Un autre essaye et dit :
- Quand au loin je vois un animal à quatre pattes et que je peux distinguer s’il s’agit d’un âne ou d’un cheval, alors il fait déjà jour.
- Non ce n’est pas non plus la bonne réponse.
- Alors, maître, quelle est la solution ?
Il dit :
- Quand tu vois venir un être humain vers toi et que tu ne vois en lui ni un frère ou ni une sœur, il fait nuit dans ton cœur, même s’il est midi. Mais, si tu vois en lui un frère ou une sœur, il fait jour dans ton cœur même s’il est minuit.

Oui, alors, quel est notre regard envers tous ? Est-ce que nous voyons dans chaque être humain un frère ou une sœur, agissons en conséquence et vivons en Fraternité avec tous ? Si c’est comme ça il fait jour dans notre vie. Si non, nous vivons encore dans les ténèbres et dans la nuit.

Aujourd’hui dans ce pardon, on nous invite à reconnaître nos faiblesses, à nous repentir, à nous convertir. On nous invite à vivre dans l’optimisme parce que l’Esprit Saint continue d’être présent dans notre Église, dans notre société, dans notre Monde.

On nous invite à nous engager pour construire le Royaume de Dieu, on nous invite à construire la Fraternité humaine.

Faisons un moment de silence pour que ces appels résonnent dans nos cœurs (en effet, nous sommes tous appelés ; quand on parle de vocation, la plupart déconnectent et disent : « Ah, moi je ne suis pas prêtre, ni je ne pense pas devenir moniale, ni avoir une vocation »). La vocation n’est pas une chose : on a une voiture, on a un agenda, on a un téléphone, mais personne n’a une vocation ; par contre, nous sommes tous appelés, et ce soir vous êtes appelés. Oui, si un jour vous mourrez, vous irez au ciel devant Dieu et Il vous demandera : « Pourquoi tu n’as pas fait ça ? » Peut-être direz-vous : « Je ne savais pas ! » Il vous dira : « Non, non, non, le 27 juillet 2024, au pardon des Sept Dormants, le Père Cristóbal vous a dit clairement : vous êtes appelés à faire çà, çà et çà, et toi tu n’as pas fait attention !  »

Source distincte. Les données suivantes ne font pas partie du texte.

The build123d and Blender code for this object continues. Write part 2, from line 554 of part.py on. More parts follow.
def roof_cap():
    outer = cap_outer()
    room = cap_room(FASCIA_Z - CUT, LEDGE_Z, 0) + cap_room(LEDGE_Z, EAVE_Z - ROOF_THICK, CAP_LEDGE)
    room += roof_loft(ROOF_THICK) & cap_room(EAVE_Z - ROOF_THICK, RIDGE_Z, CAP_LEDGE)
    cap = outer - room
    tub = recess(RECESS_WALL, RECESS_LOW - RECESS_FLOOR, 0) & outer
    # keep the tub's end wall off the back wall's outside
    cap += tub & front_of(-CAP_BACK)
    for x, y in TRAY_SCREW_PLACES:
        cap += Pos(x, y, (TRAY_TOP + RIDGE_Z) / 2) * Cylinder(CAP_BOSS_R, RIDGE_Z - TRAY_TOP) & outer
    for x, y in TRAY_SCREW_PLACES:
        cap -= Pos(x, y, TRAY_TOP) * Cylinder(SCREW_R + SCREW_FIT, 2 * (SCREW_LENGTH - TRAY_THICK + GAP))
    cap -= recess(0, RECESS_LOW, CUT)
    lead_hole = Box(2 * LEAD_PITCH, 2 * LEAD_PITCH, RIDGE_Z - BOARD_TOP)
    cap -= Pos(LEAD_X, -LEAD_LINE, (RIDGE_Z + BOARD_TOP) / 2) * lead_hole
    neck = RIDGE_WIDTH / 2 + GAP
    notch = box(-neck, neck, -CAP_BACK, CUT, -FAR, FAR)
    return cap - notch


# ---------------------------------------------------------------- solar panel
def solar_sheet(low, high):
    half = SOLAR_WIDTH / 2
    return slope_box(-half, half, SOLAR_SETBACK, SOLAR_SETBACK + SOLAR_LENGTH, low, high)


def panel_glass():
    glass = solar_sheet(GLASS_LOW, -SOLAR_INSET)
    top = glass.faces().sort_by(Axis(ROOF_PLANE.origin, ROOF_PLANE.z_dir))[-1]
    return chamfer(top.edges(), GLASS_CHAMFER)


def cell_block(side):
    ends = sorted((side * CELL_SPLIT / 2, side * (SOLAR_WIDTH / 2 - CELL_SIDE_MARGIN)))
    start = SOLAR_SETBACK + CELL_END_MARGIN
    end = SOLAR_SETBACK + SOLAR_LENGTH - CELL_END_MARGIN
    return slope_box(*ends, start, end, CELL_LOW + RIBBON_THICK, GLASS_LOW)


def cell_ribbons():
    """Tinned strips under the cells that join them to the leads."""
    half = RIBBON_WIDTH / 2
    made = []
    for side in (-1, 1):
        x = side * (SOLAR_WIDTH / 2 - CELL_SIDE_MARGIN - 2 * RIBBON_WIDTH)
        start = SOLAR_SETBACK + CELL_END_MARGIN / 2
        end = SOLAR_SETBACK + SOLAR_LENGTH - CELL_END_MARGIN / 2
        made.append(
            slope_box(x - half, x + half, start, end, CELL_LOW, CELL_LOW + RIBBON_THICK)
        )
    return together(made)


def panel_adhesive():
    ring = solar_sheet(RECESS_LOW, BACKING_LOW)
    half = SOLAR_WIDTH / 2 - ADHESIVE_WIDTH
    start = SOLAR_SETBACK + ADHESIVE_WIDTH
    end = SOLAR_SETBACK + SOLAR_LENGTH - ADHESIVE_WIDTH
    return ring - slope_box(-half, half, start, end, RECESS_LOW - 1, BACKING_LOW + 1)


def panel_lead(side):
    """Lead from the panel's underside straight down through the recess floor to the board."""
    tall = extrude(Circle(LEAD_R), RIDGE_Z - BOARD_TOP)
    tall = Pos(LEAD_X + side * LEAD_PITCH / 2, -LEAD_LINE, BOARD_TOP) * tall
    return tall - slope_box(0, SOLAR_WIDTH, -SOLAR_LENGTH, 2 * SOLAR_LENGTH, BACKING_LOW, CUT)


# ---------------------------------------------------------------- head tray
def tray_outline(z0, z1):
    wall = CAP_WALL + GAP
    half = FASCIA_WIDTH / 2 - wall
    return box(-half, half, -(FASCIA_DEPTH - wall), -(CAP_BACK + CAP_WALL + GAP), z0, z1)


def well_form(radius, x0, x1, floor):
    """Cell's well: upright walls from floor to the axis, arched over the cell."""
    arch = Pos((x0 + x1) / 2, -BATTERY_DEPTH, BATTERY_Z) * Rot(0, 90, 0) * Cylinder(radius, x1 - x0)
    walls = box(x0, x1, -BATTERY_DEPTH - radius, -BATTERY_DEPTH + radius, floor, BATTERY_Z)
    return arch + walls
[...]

Donc faisons un moment de silence pour recevoir ce message que le Seigneur nous donne dans cette circonstance et dans cet évènement qui est le pardon des Sept Dormants.

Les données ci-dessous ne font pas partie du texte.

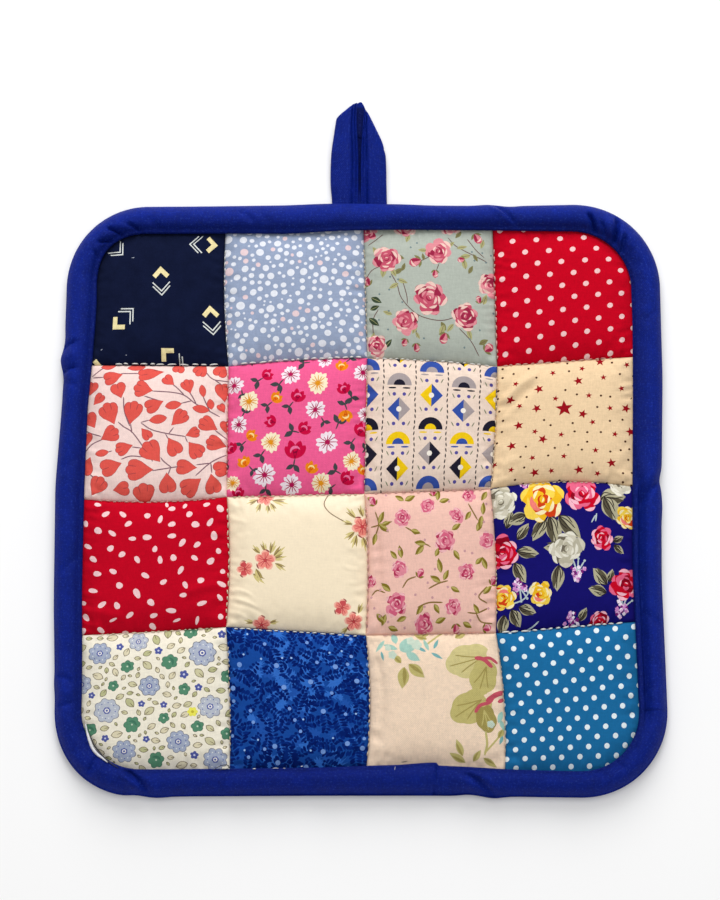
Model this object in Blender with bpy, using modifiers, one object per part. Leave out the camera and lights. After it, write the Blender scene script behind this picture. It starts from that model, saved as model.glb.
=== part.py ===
"""Quilted patchwork pot holder with a bound edge and a hanging loop, lying on its back.

Metres, +Z up. The face of the pot holder is up and its loop points along +Y. The origin is on the
surface that it lies on, under the middle of the whole outline, loop included.
"""
import math

import bmesh
import bpy
import numpy as np

# ---------------------------------------------------------------- driving dimensions
PATCHES = 4                    # squares along each side
PANEL_WIDTH = 0.1880           # the patchwork that shows inside the binding
PANEL_LENGTH = 0.1862
PANEL_CORNER = 0.0197          # radius of the panel's rounded corners
BINDING_WIDTH = 0.0100         # the binding's flat width on the face
OVERALL_LENGTH = 0.2446        # bottom of the binding to the tip of the loop

PAD_SEAM = 0.0032              # thickness of the pad where a seam is quilted down
PAD_CROWN = 0.0042             # how much higher the middle of each patch stands
PAD_TUCK = 0.0056              # how far the pad's raw edge reaches inside the binding

BINDING_CLOTH = 0.0011         # thickness of the folded binding cloth
STRAP_CLOTH = 0.0015           # thickness of the four-layer strap of the loop
LAYER_GAP = 0.0004             # air between two layers of the folded strap

CENTRE_Y = (PANEL_LENGTH / 2 + BINDING_WIDTH) - OVERALL_LENGTH / 2   # middle of the pad
HALF_W = PANEL_WIDTH / 2
HALF_L = PANEL_LENGTH / 2

# Mesh density
PATCH_CELLS = 8                # cells across each patch
TUCK_CELLS = 2                 # cells from the panel's edge to the pad's raw edge
CORNER_STEPS = 8               # stations round each corner of the binding
SIDE_STEPS = 17                # stations along each straight side
SHARP_ANGLE = math.radians(40)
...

Cristobal, cardinal Lopez Romero, sdb
Archevêque de Rabat

Lectures

1re lecture : Es 13, 8-11« Vous avez fait le ciel et la terre, et tout ce qui est contenu dans l’enceinte du ciel ».
Psaume 26 : « Le Seigneur est ma lumière et mon salut ».
Évangile selon Saint Matthieu : « Le royaume des Cieux est comparable à un homme qui a semé du bon grain dans son champ.